Adventures in Volcanoland by Tamsin Mather review


Volcanoes are the homes of gods, language tells us – across most of Europe, people who may never have laid eyes on one call them after the smoking forge of Vulcan, Roman god of fire and smithery. (In the tectonic hotspot of Iceland, where people live cheek-by-jowl with 130-odd volcanoes, they are simply “fire mountains”.) Even in our unenchanted modern age, they are capable of inspiring a kind of divine madness in devotees such as the French volcanologists Katia and Maurice Krafft, who died in an eruption on Japan’s Mount Unzen in 1991. In recent documentaries by Werner Herzog and Sara Dosa, the Kraffts appear astronaut-like in eerie silver fire-proximity suits, silhouetted against glowing torrents of the Earth’s molten innards. “If I could eat rocks, I’d stay in the volcanoes and never come down,” Maurice proclaims.

Tamsin Mather, professor of Earth sciences at Oxford University, is an altogether more sober kind of scientist. Adventures in Volcanoland, the result of two decades of painstaking international research, is structured around pragmatic questions such as “What messages do volcanic gases carry from the deep?” But its roots lie in childhood memories of perhaps the most famous volcano of all: Vesuvius, and the plaster casts of the townspeople it killed in Pompeii in AD79. “It was the fear and distress twisted into the bodies of the people it claimed that stayed with me,” Mather writes. This isn’t simply a geological study, it’s a book about the entwined destiny of humans and volcanoes: how they helped create the conditions for our life on Earth, how they have threatened and destroyed communities, and how they point to the consequences of our current planet-destroying behaviours.
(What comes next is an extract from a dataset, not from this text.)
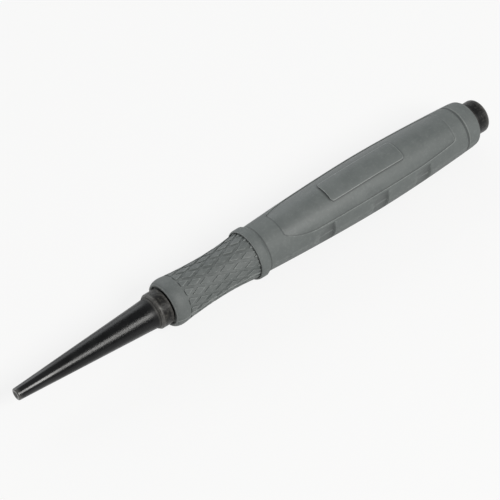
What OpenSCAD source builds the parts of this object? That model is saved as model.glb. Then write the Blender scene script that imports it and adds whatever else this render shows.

It’s also the story of people’s long attempts to work out what these fiery, restive mountains really are: the lair of gods or spirits, portals guarding hidden treasures or, in Mather’s own phrase, “the tip of a great unseen subterranean plumbing system”. Some theories have proved more resilient than others. In 1538, a gold-seeking Spanish friar was lowered into a volcanic crater in Nicaragua in a basket, with a helmet, cross and flask of wine to see off falling rocks, demonic entities and attacks of nerves respectively. His mission ended in disappointment, but that didn’t stop the local church hierarchy petitioning the emperor for 200 enslaved people to tunnel into the crater and extract the riches its lake of lava surely concealed.

Scientific observation may have moved on somewhat, but Mather is clear on the limits of our knowledge and the extent to which the inner workings of our planet – which volcanoes provide a window on to – remain a matter of speculation. Of the 6,400km from the surface to the centre of the Earth, she says, “even today our deepest mine shafts are only a few kilometres deep, and our deepest boreholes just over 12km”: humans have literally barely scratched the surface of our home planet. Even a unified theory of plate tectonics, and understanding of the movements of the mantle – the layer of viscous rock between the planet’s molten outer core and solid crust that feeds magma to volcanoes – dates only from the 1960s. “Our current best theory,” Mather writes, “imagines the solid mantle creeping slowly beneath us in vast circulations, rising and sinking, and keeping rough pace, as it happens, with the growth of human fingernails.”

From these continental-level movements, Mather takes us, Alice in Wonderland style, to “the atomic-scale language of crystals, liquids, bonds and bubbles”. The varying chemical composition of magma dictates the violence of the eruptions it causes and the broader impacts – from lurid sunsets to crop-killing chill and haze – of the volcanic plumes that result. But it’s not just destruction. From cycling water between the Earth’s interior and exterior to playing a key role in carbon levels, volcanism is one of the pivotal planetary systems that has kept us alive so far. Now the study of its climate-altering effects in deep history offers a sobering glimpse into our possible future. “We should hear alarm bells echoing down to us through geological time,” Mather writes. This detailed, impeccably researched study hints at the kind of divine intervention we may soon need.